## DATA LINES

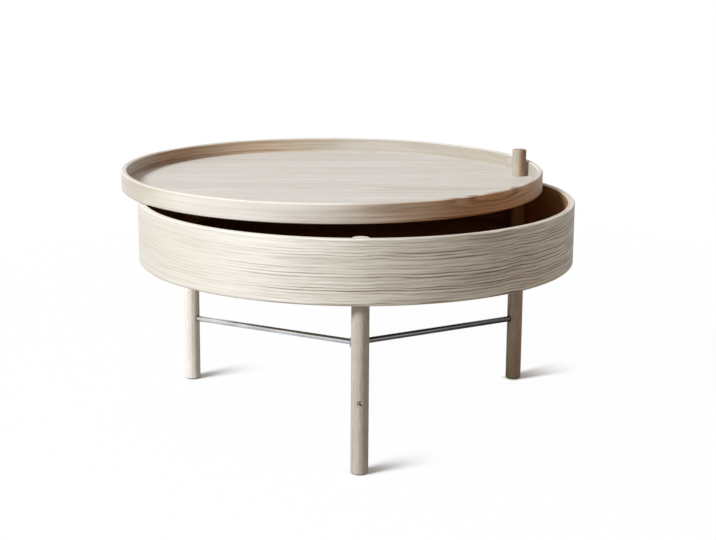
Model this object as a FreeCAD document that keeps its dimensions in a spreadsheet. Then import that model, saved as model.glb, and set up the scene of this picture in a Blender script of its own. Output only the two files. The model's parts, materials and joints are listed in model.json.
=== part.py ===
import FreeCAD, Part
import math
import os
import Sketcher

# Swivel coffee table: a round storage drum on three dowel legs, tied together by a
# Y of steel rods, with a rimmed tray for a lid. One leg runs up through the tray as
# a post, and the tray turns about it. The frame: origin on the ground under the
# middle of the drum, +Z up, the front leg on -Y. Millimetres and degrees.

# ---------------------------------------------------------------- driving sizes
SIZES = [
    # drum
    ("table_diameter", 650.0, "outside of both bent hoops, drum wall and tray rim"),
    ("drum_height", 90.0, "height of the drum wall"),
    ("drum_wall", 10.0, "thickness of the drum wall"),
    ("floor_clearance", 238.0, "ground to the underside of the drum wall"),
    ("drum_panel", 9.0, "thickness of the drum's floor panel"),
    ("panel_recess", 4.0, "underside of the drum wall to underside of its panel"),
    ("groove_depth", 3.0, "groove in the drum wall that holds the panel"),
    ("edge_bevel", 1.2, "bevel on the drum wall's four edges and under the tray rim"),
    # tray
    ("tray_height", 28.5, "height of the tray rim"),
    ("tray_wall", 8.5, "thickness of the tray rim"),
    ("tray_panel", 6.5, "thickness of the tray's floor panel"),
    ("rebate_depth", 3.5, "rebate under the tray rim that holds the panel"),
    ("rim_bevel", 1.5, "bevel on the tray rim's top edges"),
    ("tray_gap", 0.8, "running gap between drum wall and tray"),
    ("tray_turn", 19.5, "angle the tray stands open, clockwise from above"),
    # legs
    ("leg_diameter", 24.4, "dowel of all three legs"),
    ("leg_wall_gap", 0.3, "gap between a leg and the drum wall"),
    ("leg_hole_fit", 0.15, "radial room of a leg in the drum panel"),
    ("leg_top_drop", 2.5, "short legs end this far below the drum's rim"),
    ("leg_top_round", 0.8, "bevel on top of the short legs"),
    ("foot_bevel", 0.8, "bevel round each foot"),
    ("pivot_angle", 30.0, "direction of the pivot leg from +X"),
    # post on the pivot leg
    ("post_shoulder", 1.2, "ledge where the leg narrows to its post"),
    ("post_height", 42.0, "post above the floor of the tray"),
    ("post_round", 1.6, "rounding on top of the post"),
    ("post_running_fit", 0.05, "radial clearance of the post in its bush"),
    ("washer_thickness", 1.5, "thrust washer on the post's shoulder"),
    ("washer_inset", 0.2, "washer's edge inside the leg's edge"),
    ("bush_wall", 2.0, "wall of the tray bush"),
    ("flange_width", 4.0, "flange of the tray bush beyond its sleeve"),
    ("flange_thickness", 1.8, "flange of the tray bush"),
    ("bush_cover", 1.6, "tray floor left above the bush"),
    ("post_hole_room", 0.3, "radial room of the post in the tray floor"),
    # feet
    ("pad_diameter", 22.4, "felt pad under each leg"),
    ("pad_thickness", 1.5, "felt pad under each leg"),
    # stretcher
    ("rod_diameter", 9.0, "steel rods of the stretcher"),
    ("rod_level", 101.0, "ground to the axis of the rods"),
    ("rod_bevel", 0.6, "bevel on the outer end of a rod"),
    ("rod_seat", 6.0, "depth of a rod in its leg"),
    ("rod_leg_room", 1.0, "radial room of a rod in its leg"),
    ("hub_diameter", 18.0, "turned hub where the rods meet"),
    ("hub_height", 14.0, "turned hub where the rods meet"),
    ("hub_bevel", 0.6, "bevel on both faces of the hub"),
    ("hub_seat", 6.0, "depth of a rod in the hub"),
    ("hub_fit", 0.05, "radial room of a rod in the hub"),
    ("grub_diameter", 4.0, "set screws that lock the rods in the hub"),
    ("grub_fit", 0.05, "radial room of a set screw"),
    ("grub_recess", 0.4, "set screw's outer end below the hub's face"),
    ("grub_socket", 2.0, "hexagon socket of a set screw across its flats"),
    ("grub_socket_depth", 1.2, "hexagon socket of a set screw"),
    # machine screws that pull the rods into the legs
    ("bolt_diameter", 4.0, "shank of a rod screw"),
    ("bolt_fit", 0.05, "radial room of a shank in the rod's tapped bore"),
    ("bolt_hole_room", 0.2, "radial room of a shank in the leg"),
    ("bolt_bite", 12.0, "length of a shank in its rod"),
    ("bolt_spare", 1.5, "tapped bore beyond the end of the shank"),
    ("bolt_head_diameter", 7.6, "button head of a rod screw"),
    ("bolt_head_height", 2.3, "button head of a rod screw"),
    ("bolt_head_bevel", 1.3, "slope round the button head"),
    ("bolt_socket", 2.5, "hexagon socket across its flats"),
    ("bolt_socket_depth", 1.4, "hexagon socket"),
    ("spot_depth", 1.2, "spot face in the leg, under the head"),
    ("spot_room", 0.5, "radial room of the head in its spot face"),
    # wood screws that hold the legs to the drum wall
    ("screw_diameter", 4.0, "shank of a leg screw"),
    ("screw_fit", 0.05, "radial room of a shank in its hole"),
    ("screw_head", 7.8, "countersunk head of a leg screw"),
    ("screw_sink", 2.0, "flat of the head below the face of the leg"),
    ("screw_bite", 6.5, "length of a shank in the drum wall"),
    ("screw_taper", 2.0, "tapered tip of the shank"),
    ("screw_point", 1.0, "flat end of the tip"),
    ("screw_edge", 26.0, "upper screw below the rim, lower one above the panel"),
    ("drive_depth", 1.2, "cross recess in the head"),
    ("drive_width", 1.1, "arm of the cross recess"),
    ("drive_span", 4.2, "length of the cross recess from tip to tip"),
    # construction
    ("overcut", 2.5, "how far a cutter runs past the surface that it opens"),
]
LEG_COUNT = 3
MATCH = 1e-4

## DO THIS
Write out a verbatim copy of the data, beginning with its first line and ending with the line that contains "import Sketcher".

## CORRECT ANSWER
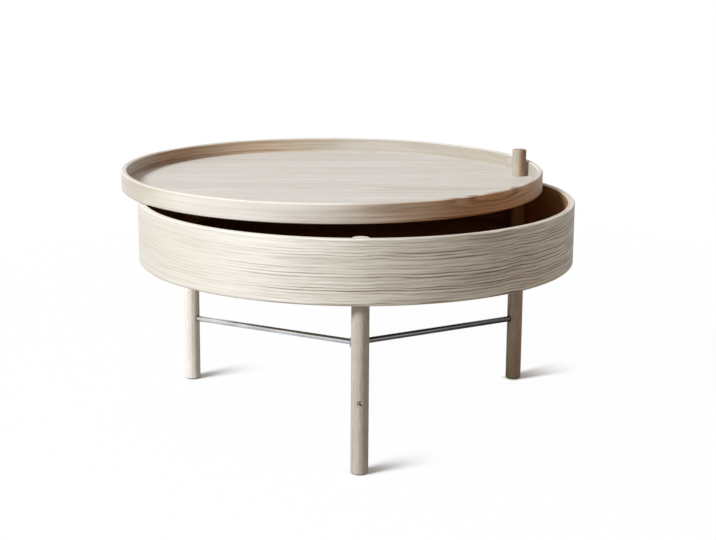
Model this object as a FreeCAD document that keeps its dimensions in a spreadsheet. Then import that model, saved as model.glb, and set up the scene of this picture in a Blender script of its own. Output only the two files. The model's parts, materials and joints are listed in model.json.
=== part.py ===
import FreeCAD, Part
import math
import os
import Sketcher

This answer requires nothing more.